A problem for many promising young players is that they have trouble finding their best position. For example, after Tom Davies cameo against Southampton, many were unable to decide whether he was a midfield destroyer or a player that could run the game from the middle of the pitch. Even after his terrific all-round performance against Norwich, people are still undecided. Barkley is the same, although with one startling reality, Tom Davies is 17 and Ross Barkley will be 23 before the end of 2016. We see it all too often in football, unharnessed potential fizzling out into mediocrity.

This is one point with which the failings of the management need to be highlighted. It was obvious that Ross’ role within the side still needed refining and as time has passed it has become clear that rather than using a footballing brain, like Dele Alli does, Barkley’s game is much more about sporadic reactions and emotionally driven football. It is that reasoning that makes it clear he will not be a ‘number 10’, this makes it all the more baffling that he was given even less defensive responsibility at a time he should have been nurtured towards more of a box-to-box midfield role. Barkley cannot be blamed for the coaching he has received and can only act as he has been instructed. Even with this coaching, he has managed to record his most personally successful season to date.

Then there are the claims about his weight, which seem to have become something of a bandwagon issue. @EvertonMusings, with his love for a good stat, came up with a significant one concerning Ross’ Body Mass Index (for those who never used a WiiFit, it’s the thing that basically puts your weight and height in proportion and gauges if you are at a healthy weight). Barkley’s BMI is 21.2, slap bang in the middle of what is considered a healthy weight (18.5-24.9 is the ideal range for most adults by the way). More significantly, his BMI is considerably lower than players such as Payet (25.1), Shaqiri (25.2) and Romelu Lukaku (26.0). Yes his increase in muscle mass may be hindering his playing-style to a degree, but he is by no means overweight. If he is to become a box-to-box midfielder, akin to Yaya Toure in his prime, then some added muscle may aid that. However, before such a fitness plan had been drawn up, surely it would make more sense to introduce him to the role tactically?

 

Barkley-England

 

Barkley is obviously a confidence player and his emotional ties to Everton, though they may benefit him at times, have proven to be an almighty crutch in recent months. From a personal point of view, it’s pretty easy to see just how much this could affect the Wavertree-born Evertonian. Watching Everton lose isn’t fun and it has ruined many a weekend, taking part in those losses and sharing a proportion of the blame for the failings of the club you’ve supported would be demoralising for anyone. Some may argue against that with the notion that Barkley isn’t a child anymore, he’s a 22 year old man with 140 appearances for Everton and 22 international caps. Should he really need to be told by his captain during a semi-final that the fans aren’t booing him? While he may not be about to pick up his PhD in rocket science, he is by no means stupid.

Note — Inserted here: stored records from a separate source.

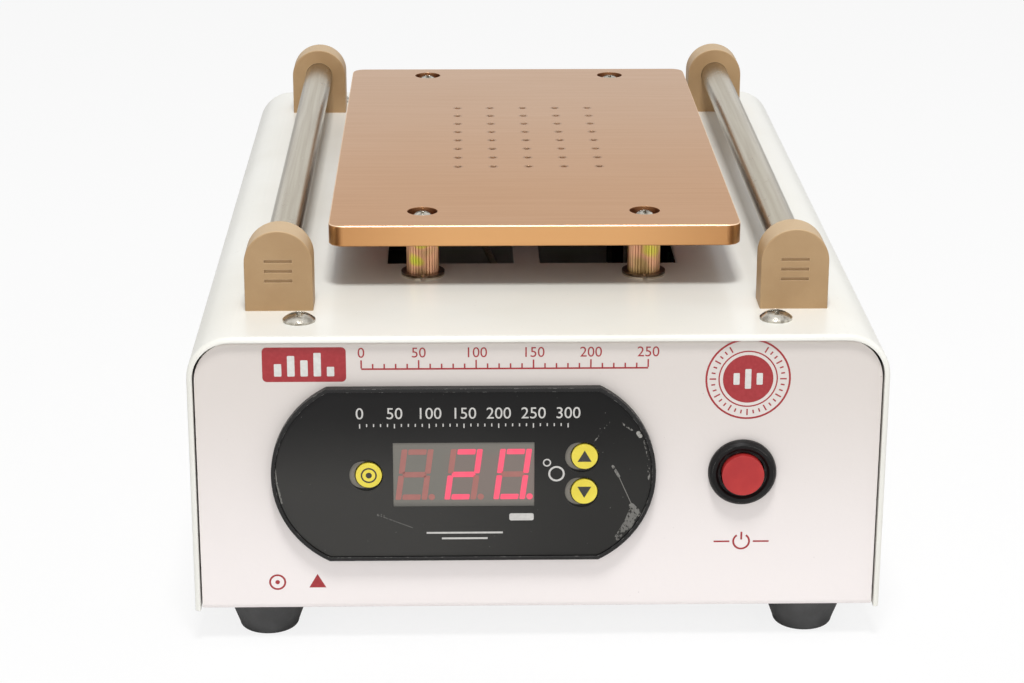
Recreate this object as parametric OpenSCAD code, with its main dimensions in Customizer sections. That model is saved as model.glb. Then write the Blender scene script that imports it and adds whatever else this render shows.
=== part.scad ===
// Heated vacuum plate that softens the glue of a phone screen and holds it while it is lifted off.
// Millimetres, +Z up, the front panel looks along -Y. The origin is under the middle of the whole
// machine, on the surface that it stands on. Inside the modules y is counted from the front
// panel's face, and from_front() moves each piece to its place.

/* [Case] */
// Outer width of the cover
case_w = 182; // [174:1:240]
// Depth from the front panel's face to the rear panel's face
case_d = 272; // [266:1:340]
// Height from the floor's underside to the top of the cover
case_h = 76.5; // [74:0.5:110]
// Outer radius of the cover's two long corners
corner_r = 11.5; // [6:0.5:16]
// Thickness of the cover's sheet
cover_t = 1.5; // [1:0.1:2.5]
// How far the cover's rims stand out past the panels
rim_overhang = 1; // [0.5:0.1:3]
// Gap between the cover's sides and the chassis
side_gap = 0.45; // [0.2:0.05:1]
// Thickness of the chassis sheet
chassis_t = 1.2; // [0.8:0.1:2]
// Radius at the two top corners of the front and rear panels
panel_corner_r = 10.6; // [8:0.2:14]
// Width of the flanges that the cover is screwed to
flange_d = 20; // [18:1:21]
// Front edge of the two windows in the cover, from the front panel
window_front = 63; // [60:1:80]
// Length of the windows
window_l = 118; // [80:1:125]
// Width over both windows and the rib between them
window_span = 81.2; // [60:0.2:100]
// Width of the rib between the windows
rib_w = 7.2; // [4:0.2:12]

/* [Feet] */
// Height of a foot
foot_h = 9.5; // [8:0.5:16]
// Diameter of a foot where it meets the floor of the case
foot_top_d = 22; // [16:0.2:24]
// Diameter of a foot where its bottom edge starts to round
foot_low_d = 16; // [13:0.2:18]
// Distance of the feet from the cover's sides
foot_inset_x = 18.7; // [14:0.1:30]
// Distance of the feet from the panels
foot_inset_y = 12; // [12:0.5:20]

/* [Rods and end caps] */
// Distance between the axes of the two rods
rod_spacing = 136.2; // [130:0.2:150]
// Diameter of a rod
rod_d = 9; // [6:0.2:11]
// Width of an end cap
cap_w = 18; // [14:0.1:20]
// Height of an end cap above the cover
cap_h = 21.9; // [18:0.1:28]
// Thickness of an end cap along the rod
cap_d = 10; // [9:0.5:14]
// Distance of the end caps' outer faces from the panels
cap_inset = 21; // [20:0.5:28]
// Depth of the socket that a rod sits in
socket_depth = 6.5; // [4:0.5:8]
// Rounding on the end caps' edges
cap_edge_r = 0.4; // [0.2:0.1:2]

/* [Hot plate] */
// Width of the hot plate
plate_w = 111.5; // [100:0.5:116]
// Length of the hot plate
plate_l = 190; // [184:1:196]
// Thickness of the hot plate
plate_t = 5.8; // [5:0.1:8]
// Distance of the plate's front edge from the front panel
plate_front = 38.9; // [36:0.1:44]
// Clear height between the cover and the plate
plate_gap = 12.2; // [11:0.1:20]
// Corner radius of the plate in plan
plate_corner_r = 4; // [2:0.5:8]
// Chamfer on the plate's edges
plate_chamfer = 0.3; // [0.2:0.1:1]
// Distance between the plate screws across the plate
plate_screw_x = 61; // [50:0.5:80]
// Distance between the plate screws along the plate
plate_screw_y = 166; // [160:0.5:168]
// Distance of the front plate screws from the plate's front edge
plate_screw_front = 14.5; // [10:0.5:16]
// Diameter of the counterbores for the plate screws
counterbore_d = 8.4; // [6.4:0.2:10]
// Depth of the counterbores
counterbore_depth = 2.3; // [2.3:0.1:3.4]
// Diameter of a suction hole
hole_d = 2; // [1:0.1:3]
// Distance between suction holes, both ways
hole_pitch = 10.3; // [8:0.1:10.6]
// Number of suction holes across the plate
hole_columns = 5; // [3:1:5]
// Number of suction holes along the plate
hole_rows = 8; // [4:1:8]
// Distance of the middle of the suction holes from the plate's front edge
hole_middle = 97.8; // [90:0.2:104]
// Diameter of a plate standoff
standoff_d = 9; // [8:0.1:11]
// Outer diameter of the spring washer under a standoff
washer_d = 12; // [11:0.1:14]
// Thickness of the spring washer
washer_t = 1.1; // [1:0.1:2.5]

/* [Controller] */
// Width of the controller's bezel
bezel_w = 100.4; // [94:0.2:104]
// Height of the bezel
bezel_h = 48.1; // [44:0.1:52]
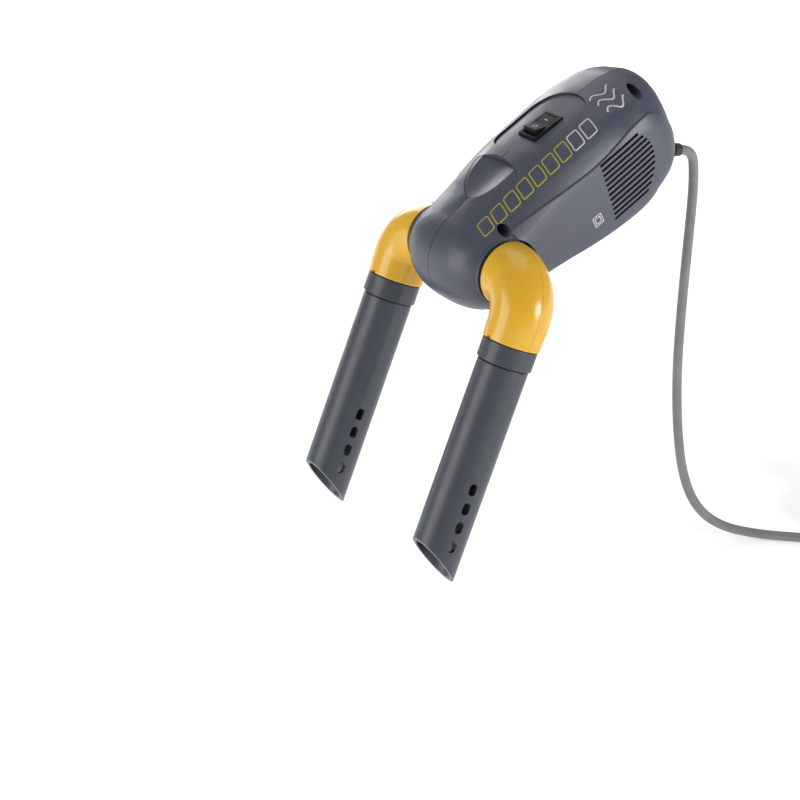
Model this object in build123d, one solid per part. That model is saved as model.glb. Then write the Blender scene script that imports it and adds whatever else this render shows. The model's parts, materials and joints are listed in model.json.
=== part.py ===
from build123d import *
from functools import lru_cache
from math import cos, pi, radians, sin, tan
import os

# Boot dryer. Millimetres, +Z up, +X to the wearer's right, -Y towards the toes.
# The origin is the middle of the swivel axis that carries both elbows.
# The body is drawn level, its length along +Y and its top up +Z, then tilted about X.
# The legs are drawn straight down, then leaned about X.

# Driving dimensions
BODY_TILT = 30.0          # the body rises this much towards its tail
LEG_LEAN = -22.7          # the tubes lean this much towards the toes
FLOOR_Z = -215.0          # the surface that the boots stand on
WALL = 2.2                # housing wall
NECK_X = 34.0             # the end faces of the head, where the elbows turn
NECK_R = 18.4
TAIL_START = 108.0
TAIL_LENGTH = 28.3
TAIL_MID_W = 17.9
PANEL_RAISE = 1.1         # side panels stand this proud of the shell
GROOVE_HALF = 0.22        # the joint line's groove, on each side of it
GROOVE_DEPTH = 1.0
CLEAR = 0.3               # gap between neighbouring parts that aren't a fit
FIT = 0.05                # radial running clearance

# Elbows, collars and tubes
ELBOW_START = 36.2
ELBOW_BEND = 21.3
ELBOW_STRAIGHT = 11.0
ELBOW_R0 = 18.0
ELBOW_R1 = 15.9
ELBOW_BORE = 13.5
SPIGOT_R = 15.5
SPIGOT_END = 44.0
TUBE_X = ELBOW_START + ELBOW_BEND
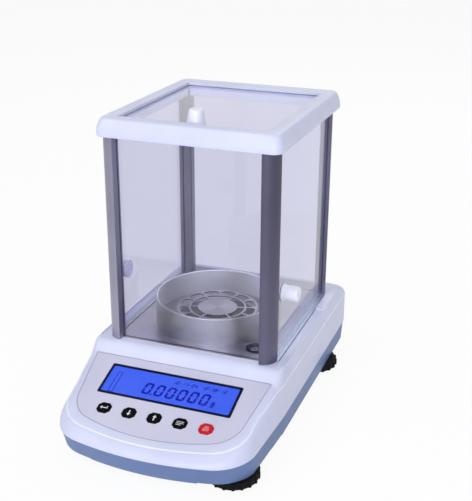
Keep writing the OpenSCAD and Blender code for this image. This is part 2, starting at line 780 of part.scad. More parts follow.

After the defeat of Bournemouth in this year’s FA Cup, Barkley’s post-match interview showed evidence of a player progressing intellectually as well as physically. His articulate answers were a stark difference from the interviews he had given the year before. Even David Moyes, sat in the BBC studio, highlighted how much Barkley had improved verbally. Although, if Kevin Sheedy is to be believed, that may be due to the fact that Moyes spoke to him very rarely. Anyway, since that Bournemouth game, Barkley’s form has tailed off, let be honest though, the same can be said of the entire squad. There has been a tendency to protect Barkley from this overall criticism, but if Barkley is to show his credentials as a future Everton captain, maybe it is time to stop shielding him from responsibility.

Then there are the stats. This was Barkley’s best season in an Everton shirt and by quite some way, with 8 goals and 8 assists. Purely on stats he is a must for the squad. One stat that has been overlooked somewhat can be found when examining the English midfielders with the highest totals of goals and assists, his total of 16 was only beaten by Deli Alli, who ended the season on 19. Speaking of Dele Alli, his emergence has definitely not helped Ross. A younger attacking midfielder who has hit the ground running, even helping to instigate Spurs’ title challenge, was always going to impact negatively on Ross Barkley. Comparisons in football are unavoidable and this is one that takes almost no effort to put together. However the comparison does seem flawed, Barkley and Alli are evidently very different players. Alli is definitely a ‘number 10’ whereas Ross is as his best when he is driving forward from the centre of midfield, so a comparison between the two seems rather moot. They’re both players with potential, just very different potential.

So, should he be going? Some argue that he is a player that gives England an added option, something of an X-factor. Others may question his inclusion on the basis of his consistently poor form since February. Personally, I think he has done enough, just. One thing is for sure, it’ll undoubtedly be an important stage of his development. Ross cannot look at his selection and think “phew, I’ve done enough” he should be thinking “I was almost jibbed off there, I need to step up.”

Which way he goes remains to be seem, but if he would have been left behind it would have been exactly the same story.  It may have proved the kick up the arse that Barkley needed, or it could have killed off his confidence irreparably. This experience of scrutiny will be one that has chastened Barkley, hopefully he comes out the other side a better player for it.